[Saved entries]
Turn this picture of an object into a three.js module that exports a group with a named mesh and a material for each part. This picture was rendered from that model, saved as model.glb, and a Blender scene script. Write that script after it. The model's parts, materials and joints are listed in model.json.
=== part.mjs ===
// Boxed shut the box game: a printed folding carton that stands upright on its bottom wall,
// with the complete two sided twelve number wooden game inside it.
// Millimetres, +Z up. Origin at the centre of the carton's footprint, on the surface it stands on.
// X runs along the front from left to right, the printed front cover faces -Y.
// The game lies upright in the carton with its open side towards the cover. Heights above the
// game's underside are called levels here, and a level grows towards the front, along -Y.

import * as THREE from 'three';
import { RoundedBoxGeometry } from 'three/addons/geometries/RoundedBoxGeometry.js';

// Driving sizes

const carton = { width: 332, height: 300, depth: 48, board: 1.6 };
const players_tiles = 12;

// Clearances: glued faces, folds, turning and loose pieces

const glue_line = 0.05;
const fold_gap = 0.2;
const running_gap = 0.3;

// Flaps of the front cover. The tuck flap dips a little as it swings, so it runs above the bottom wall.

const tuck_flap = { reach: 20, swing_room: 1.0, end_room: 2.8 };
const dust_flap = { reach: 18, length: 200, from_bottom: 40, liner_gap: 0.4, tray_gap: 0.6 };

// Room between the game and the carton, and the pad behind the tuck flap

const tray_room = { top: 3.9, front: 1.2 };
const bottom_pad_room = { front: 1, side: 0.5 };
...
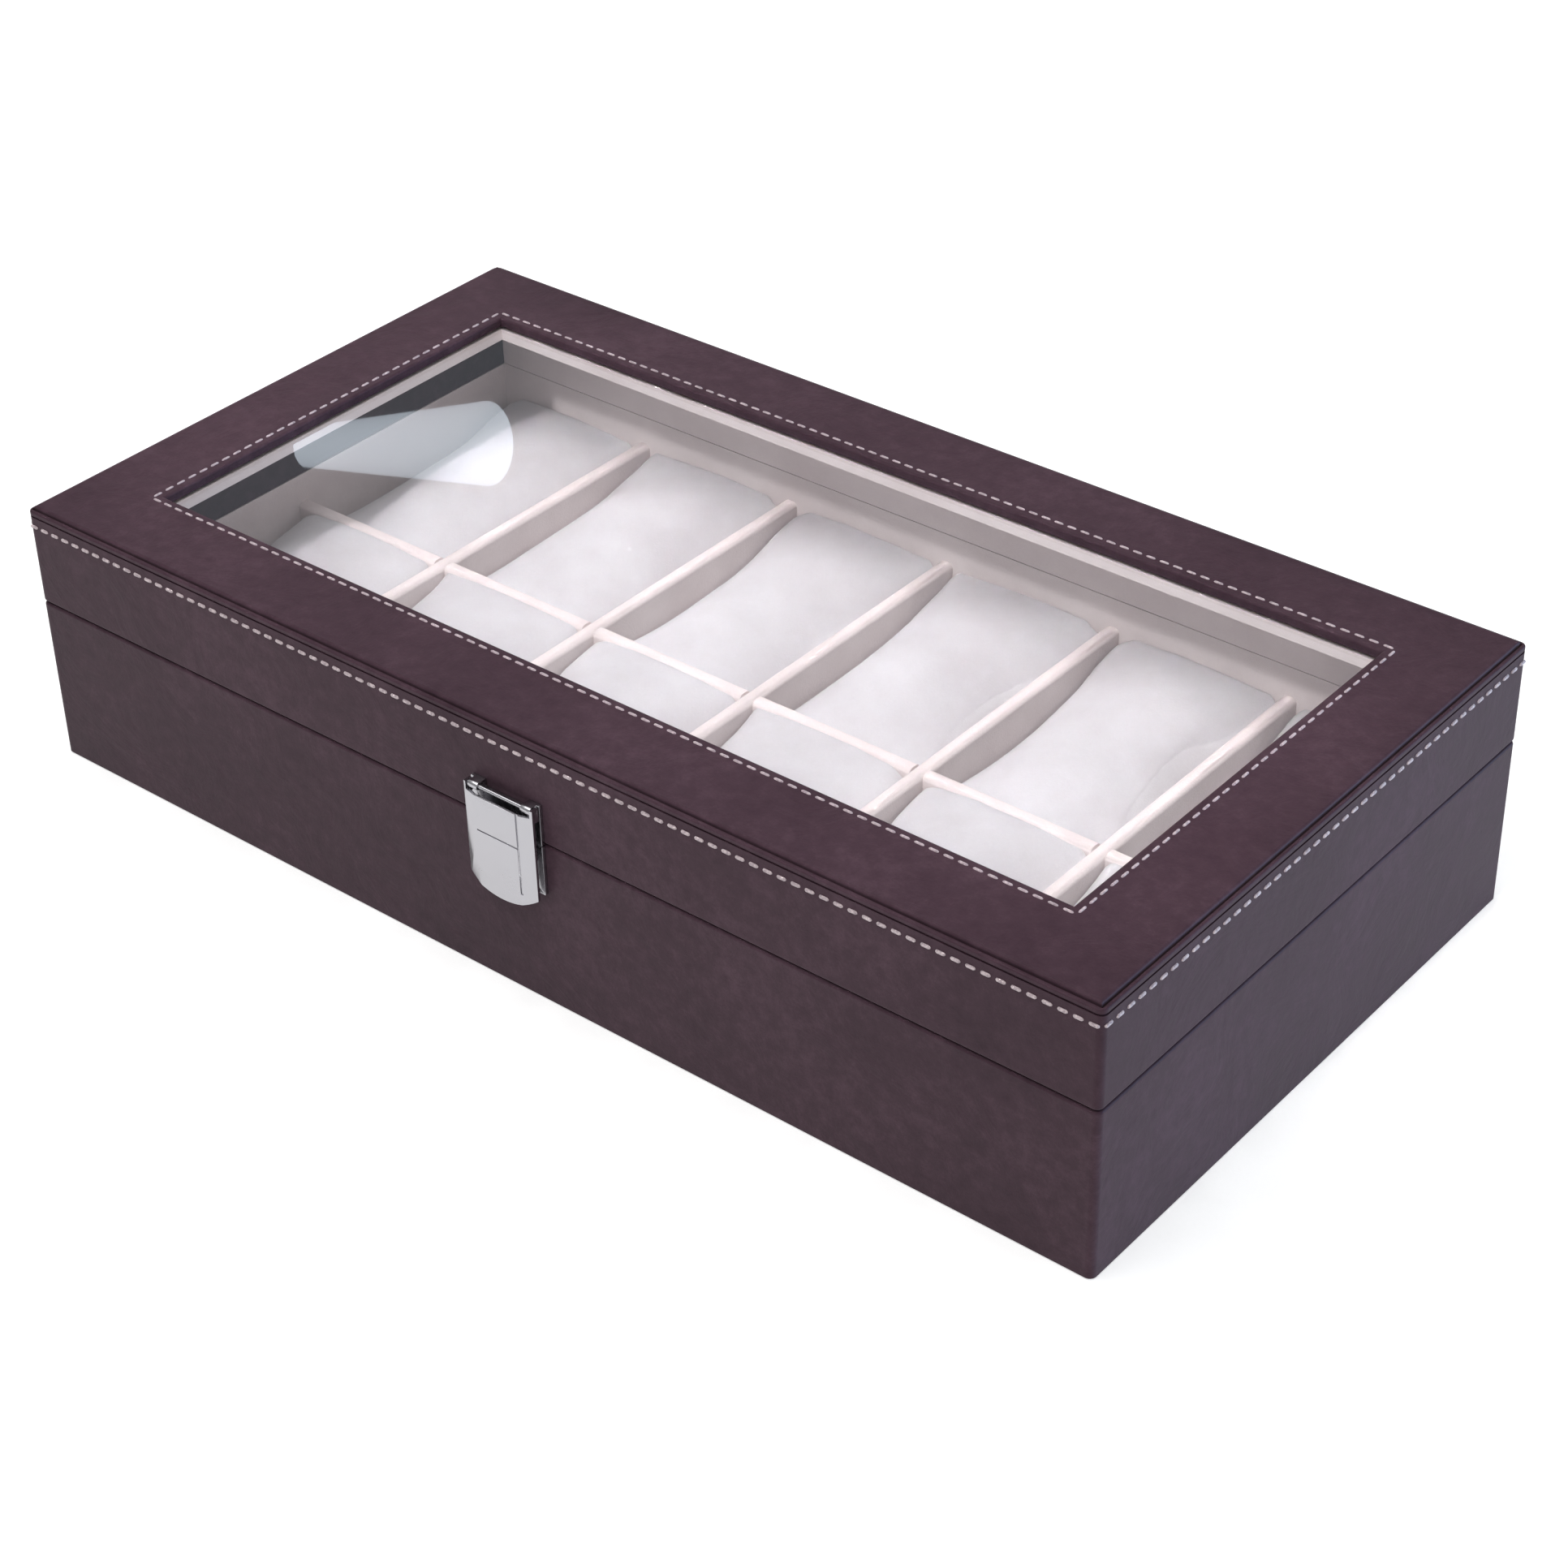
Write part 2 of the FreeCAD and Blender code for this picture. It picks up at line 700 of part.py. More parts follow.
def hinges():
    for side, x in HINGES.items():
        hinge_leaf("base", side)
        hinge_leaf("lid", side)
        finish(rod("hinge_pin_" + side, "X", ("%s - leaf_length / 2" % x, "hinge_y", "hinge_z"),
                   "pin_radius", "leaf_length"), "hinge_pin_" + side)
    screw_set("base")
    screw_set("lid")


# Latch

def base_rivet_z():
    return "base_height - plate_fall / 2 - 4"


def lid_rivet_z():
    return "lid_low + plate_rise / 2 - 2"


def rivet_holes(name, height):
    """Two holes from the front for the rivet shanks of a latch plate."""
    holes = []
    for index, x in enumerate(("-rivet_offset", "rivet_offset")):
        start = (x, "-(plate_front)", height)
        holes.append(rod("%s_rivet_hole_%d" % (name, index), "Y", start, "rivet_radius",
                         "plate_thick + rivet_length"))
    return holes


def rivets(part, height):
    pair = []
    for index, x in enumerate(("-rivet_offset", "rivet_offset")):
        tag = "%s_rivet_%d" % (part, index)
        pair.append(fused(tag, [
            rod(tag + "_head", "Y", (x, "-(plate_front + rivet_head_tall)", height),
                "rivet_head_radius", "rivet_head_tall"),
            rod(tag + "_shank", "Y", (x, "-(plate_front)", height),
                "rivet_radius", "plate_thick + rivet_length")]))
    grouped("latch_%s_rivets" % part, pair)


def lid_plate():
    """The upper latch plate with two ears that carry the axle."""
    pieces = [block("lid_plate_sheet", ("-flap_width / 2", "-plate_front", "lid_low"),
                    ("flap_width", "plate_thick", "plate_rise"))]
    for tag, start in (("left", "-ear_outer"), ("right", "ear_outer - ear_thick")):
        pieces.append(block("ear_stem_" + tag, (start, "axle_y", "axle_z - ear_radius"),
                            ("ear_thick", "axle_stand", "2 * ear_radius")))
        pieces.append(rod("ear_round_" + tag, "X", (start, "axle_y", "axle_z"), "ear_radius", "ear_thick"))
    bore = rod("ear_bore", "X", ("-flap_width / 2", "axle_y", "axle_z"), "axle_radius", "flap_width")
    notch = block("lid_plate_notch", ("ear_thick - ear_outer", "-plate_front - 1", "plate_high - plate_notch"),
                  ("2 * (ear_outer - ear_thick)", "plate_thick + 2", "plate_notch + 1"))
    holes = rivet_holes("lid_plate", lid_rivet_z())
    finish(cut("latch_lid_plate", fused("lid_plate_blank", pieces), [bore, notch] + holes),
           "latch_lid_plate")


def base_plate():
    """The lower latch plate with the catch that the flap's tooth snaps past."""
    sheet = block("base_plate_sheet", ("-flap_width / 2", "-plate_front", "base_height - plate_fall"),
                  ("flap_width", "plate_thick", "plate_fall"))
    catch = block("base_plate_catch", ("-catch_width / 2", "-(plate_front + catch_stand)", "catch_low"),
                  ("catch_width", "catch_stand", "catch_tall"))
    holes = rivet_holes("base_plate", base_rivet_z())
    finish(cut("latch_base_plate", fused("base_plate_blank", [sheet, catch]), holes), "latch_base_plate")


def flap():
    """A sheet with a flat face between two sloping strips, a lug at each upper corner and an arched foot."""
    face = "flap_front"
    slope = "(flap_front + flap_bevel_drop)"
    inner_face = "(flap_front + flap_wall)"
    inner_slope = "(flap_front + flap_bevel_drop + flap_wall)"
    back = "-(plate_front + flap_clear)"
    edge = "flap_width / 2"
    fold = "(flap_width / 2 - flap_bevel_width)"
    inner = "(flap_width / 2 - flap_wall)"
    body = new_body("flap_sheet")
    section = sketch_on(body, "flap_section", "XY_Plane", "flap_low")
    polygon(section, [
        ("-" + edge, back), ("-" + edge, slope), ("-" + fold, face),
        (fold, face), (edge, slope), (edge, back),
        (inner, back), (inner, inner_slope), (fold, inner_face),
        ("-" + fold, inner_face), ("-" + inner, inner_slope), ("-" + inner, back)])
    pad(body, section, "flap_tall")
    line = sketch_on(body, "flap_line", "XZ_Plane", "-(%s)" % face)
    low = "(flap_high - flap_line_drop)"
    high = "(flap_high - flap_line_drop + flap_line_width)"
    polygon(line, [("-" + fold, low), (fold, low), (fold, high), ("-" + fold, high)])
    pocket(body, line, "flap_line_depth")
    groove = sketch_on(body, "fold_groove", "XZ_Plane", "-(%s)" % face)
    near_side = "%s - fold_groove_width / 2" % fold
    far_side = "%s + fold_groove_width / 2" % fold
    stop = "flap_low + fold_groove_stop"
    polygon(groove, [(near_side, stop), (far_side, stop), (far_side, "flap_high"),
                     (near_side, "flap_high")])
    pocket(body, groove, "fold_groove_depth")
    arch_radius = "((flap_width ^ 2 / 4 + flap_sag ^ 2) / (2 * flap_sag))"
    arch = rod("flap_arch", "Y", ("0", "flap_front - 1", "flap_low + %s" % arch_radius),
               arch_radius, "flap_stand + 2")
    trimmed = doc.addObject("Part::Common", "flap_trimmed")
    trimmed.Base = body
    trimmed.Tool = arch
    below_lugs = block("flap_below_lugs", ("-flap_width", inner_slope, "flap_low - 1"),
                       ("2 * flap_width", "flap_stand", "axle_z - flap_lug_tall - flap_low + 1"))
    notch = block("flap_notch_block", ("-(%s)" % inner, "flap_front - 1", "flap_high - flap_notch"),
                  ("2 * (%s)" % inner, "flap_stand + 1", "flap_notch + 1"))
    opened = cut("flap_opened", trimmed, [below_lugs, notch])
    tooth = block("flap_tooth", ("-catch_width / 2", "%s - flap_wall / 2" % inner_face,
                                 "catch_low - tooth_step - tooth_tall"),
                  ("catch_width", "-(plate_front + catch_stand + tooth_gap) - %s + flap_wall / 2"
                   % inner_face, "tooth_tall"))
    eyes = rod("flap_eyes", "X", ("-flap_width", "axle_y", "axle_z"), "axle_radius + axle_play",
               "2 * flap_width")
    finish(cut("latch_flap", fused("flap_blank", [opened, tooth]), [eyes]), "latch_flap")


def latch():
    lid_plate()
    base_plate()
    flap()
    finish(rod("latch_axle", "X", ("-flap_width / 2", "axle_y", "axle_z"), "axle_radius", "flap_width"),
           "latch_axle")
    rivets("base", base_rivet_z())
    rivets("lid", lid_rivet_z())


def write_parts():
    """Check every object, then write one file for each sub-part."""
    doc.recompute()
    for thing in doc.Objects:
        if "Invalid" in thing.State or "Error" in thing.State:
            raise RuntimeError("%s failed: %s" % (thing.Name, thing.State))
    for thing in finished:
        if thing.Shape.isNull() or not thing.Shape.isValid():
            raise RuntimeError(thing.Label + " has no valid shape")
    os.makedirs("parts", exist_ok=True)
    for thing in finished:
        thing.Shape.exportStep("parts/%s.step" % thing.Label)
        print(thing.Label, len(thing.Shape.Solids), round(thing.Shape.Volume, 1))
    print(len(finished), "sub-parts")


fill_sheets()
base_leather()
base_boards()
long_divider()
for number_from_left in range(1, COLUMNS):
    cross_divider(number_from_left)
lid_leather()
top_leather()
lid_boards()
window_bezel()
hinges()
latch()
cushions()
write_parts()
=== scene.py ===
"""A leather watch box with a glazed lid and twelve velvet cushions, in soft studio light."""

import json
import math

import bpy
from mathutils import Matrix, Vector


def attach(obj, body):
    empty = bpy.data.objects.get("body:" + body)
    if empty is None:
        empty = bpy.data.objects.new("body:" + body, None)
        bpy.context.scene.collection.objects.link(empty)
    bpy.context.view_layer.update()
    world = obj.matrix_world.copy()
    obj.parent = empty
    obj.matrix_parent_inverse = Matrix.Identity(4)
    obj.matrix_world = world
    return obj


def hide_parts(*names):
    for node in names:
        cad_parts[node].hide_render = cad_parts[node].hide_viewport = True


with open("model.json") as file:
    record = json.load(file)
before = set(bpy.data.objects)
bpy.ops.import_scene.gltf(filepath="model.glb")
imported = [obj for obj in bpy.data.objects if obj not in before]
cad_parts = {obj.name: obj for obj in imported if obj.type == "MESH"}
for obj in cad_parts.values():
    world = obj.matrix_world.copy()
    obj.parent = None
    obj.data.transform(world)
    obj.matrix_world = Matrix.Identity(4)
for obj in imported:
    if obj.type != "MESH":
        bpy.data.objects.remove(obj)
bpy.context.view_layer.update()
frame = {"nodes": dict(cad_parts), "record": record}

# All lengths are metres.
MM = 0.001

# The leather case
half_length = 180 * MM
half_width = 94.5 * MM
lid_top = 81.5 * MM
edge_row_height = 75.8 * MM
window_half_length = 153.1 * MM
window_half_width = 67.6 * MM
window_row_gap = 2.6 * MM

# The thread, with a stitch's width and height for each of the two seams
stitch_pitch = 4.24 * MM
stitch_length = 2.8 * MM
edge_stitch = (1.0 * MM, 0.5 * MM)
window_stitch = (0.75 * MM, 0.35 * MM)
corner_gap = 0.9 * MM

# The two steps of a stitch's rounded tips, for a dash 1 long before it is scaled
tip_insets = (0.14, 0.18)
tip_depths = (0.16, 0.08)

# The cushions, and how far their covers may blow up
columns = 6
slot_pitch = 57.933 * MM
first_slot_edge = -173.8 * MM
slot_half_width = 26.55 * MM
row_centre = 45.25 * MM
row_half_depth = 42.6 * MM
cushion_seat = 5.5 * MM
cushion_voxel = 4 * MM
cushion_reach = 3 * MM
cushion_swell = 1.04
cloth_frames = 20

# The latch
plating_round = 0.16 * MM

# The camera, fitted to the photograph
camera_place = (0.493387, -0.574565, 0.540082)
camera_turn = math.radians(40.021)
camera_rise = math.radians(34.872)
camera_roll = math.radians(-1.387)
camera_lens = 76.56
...
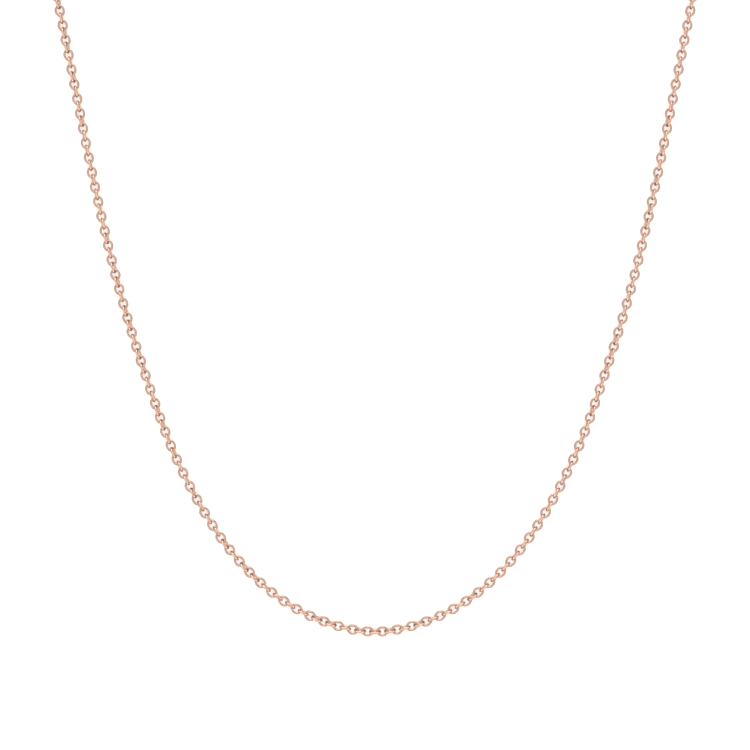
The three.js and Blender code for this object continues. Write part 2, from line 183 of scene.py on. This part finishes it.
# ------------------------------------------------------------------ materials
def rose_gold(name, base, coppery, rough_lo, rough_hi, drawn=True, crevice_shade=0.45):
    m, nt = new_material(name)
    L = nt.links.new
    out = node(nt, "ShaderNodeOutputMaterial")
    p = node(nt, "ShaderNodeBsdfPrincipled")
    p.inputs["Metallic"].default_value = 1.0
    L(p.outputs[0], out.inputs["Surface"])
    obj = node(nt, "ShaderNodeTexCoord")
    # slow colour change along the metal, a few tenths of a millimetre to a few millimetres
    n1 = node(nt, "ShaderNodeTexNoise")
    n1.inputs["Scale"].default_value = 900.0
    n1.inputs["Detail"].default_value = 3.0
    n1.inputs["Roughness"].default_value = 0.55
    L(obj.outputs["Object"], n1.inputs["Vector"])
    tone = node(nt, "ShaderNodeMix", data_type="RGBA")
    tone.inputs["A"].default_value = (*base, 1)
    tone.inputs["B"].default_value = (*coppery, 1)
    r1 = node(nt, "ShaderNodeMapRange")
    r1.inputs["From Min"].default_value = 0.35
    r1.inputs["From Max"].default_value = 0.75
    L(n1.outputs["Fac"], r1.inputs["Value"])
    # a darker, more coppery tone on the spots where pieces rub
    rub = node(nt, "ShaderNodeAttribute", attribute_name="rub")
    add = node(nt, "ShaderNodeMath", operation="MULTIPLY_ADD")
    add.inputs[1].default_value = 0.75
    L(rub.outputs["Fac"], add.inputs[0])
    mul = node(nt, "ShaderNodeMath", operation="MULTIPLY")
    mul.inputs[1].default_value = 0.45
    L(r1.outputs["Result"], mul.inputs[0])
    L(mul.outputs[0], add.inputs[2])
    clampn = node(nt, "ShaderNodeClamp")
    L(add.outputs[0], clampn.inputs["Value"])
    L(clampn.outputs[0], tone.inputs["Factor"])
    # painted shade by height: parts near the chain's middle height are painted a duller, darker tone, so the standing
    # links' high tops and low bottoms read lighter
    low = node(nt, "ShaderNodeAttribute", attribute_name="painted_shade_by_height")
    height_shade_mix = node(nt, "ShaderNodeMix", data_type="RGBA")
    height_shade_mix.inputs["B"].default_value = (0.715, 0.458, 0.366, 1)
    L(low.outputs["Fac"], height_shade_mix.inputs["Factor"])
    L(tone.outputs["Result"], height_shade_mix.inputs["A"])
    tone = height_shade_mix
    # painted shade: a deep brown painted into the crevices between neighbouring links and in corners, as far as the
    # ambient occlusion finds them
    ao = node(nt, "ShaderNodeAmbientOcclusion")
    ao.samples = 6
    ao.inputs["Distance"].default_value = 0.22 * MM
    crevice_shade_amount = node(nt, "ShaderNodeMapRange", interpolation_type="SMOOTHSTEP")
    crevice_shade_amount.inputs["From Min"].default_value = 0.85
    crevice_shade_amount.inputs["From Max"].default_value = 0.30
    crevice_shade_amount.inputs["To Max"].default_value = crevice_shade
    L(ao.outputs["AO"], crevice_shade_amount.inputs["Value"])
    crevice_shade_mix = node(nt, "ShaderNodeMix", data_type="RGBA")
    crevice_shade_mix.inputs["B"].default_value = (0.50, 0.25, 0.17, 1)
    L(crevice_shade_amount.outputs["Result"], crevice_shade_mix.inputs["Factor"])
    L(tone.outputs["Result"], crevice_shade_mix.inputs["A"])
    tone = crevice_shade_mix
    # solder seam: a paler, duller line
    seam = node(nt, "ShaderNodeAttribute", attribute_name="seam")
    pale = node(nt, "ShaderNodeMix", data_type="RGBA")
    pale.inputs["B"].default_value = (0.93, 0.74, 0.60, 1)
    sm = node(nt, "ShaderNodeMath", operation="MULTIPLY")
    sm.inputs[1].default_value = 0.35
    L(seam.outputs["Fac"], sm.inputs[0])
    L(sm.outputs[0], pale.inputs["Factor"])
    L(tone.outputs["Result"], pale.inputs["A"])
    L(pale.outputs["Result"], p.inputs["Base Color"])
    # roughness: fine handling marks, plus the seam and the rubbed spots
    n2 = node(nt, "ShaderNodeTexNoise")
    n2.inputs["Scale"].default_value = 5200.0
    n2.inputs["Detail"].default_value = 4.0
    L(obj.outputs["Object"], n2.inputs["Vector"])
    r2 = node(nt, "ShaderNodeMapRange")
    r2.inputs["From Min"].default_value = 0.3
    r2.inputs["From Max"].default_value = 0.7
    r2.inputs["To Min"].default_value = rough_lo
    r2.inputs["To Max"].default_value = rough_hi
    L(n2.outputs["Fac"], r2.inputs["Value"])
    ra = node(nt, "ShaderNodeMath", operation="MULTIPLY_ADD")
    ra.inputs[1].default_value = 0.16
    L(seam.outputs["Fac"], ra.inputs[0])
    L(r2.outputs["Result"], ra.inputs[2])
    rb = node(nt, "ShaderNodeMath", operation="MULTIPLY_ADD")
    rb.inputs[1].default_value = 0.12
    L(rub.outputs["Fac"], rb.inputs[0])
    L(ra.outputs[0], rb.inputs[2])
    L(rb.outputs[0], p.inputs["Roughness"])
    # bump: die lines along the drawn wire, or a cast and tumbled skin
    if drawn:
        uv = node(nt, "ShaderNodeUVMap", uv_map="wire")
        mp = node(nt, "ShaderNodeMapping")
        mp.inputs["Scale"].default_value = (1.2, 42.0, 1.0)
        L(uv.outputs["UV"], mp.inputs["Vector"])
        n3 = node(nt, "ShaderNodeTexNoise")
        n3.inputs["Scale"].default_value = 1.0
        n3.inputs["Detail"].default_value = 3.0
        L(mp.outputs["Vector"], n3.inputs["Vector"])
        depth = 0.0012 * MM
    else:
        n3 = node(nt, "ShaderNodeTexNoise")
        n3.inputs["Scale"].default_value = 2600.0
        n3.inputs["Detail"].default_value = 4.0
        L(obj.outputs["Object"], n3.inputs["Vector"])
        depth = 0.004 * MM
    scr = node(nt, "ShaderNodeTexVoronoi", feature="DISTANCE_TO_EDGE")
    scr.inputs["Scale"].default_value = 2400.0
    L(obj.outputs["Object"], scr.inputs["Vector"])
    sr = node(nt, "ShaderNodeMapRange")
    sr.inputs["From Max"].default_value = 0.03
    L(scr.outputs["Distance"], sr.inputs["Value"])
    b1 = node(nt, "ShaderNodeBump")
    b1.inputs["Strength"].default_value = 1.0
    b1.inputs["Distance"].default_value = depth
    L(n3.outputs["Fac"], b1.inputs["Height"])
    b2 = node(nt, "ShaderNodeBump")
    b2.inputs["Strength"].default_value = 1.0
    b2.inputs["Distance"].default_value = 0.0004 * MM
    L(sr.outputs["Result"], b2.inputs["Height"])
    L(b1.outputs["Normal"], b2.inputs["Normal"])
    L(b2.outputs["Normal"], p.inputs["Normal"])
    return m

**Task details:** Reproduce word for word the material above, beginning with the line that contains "Turn this picture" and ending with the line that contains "0.4, tray_gap: 0.6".

**Complete output:**
Turn this picture of an object into a three.js module that exports a group with a named mesh and a material for each part. This picture was rendered from that model, saved as model.glb, and a Blender scene script. Write that script after it. The model's parts, materials and joints are listed in model.json.
=== part.mjs ===
// Boxed shut the box game: a printed folding carton that stands upright on its bottom wall,
// with the complete two sided twelve number wooden game inside it.
// Millimetres, +Z up. Origin at the centre of the carton's footprint, on the surface it stands on.
// X runs along the front from left to right, the printed front cover faces -Y.
// The game lies upright in the carton with its open side towards the cover. Heights above the
// game's underside are called levels here, and a level grows towards the front, along -Y.

import * as THREE from 'three';
import { RoundedBoxGeometry } from 'three/addons/geometries/RoundedBoxGeometry.js';

// Driving sizes

const carton = { width: 332, height: 300, depth: 48, board: 1.6 };
const players_tiles = 12;

// Clearances: glued faces, folds, turning and loose pieces

const glue_line = 0.05;
const fold_gap = 0.2;
const running_gap = 0.3;

// Flaps of the front cover. The tuck flap dips a little as it swings, so it runs above the bottom wall.

const tuck_flap = { reach: 20, swing_room: 1.0, end_room: 2.8 };
const dust_flap = { reach: 18, length: 200, from_bottom: 40, liner_gap: 0.4, tray_gap: 0.6 };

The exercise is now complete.